We all need to be the receivers of grace sometimes. I hope that you don’t have to get to a Red-X moment to ask for help or to realize your own limits. If you are staring that Red-X in the face, perhaps it’s time to reach out to someone on your team or to one of us. If there’s someone on your team who you are worried about, maybe it’s time to extend some grace or have that gentle, hard conversation about limits and Red-Xes and you-don’t-have-to-do-this-alone. Great teams trust each other, and great teams know each other, and great teams give and receive grace.
Lead on,
Meredith
Image by Steve Snodgrass. Used under CC By 2.0 license.
Oh Meredith! I’m sending you a big bear hug! Thank you so much for your vulnerability and willingness to share your struggle and a for providing great example of why we need to give AND receive grace! You’ll be in my prayers!
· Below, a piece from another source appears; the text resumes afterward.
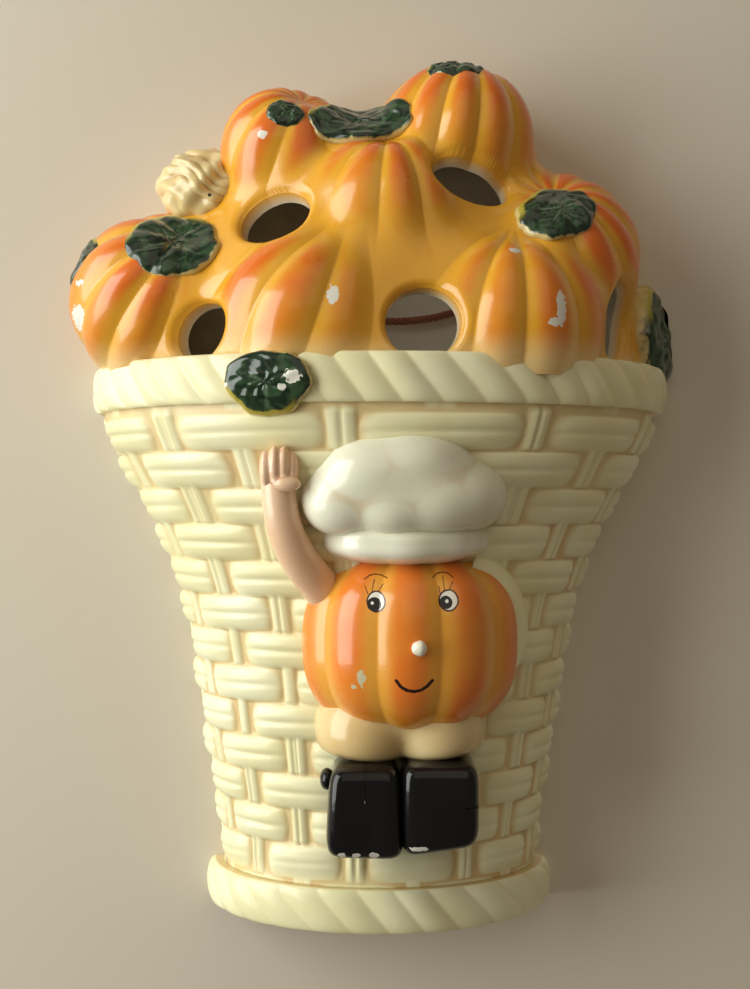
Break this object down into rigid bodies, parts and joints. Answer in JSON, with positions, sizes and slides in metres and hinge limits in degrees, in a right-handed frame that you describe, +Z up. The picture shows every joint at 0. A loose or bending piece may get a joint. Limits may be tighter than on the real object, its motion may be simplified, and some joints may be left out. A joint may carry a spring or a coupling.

Thank you Kelly! I feel the prayers of so many people. I’ve missed you and would love to see you soon. 🙂
You are an amazing mom, wife, leader, mentor and friend. Thank you for sharing and teaching us that it’s okay to ask for help. Sending hugs to you, Josh and Avery.
Meredith, I want to thank you for this blog. We do minister better out of weakness, because the strength comes from a source far stronger than we are. Your mom and I lived together at Calvin, and (now, I am dating myself!!!) I introduced your mom to Ron years ago. So very sorry for the loss of your dad, sister-in-law, and the health in both you and your husband. Trust this season will be short but valuable. God is always faithful.
Prayers and hugs for you and your family, Meredith. Thanks for being an exemplar of vulnerability and an acceptance of grace.
Thank you all for your comments. It’s hard to let people know when we’re struggling, and I felt very vulnerable writing this. I’m so thankful that this post has impacted all of you and encouraged you to be vulnerable, too.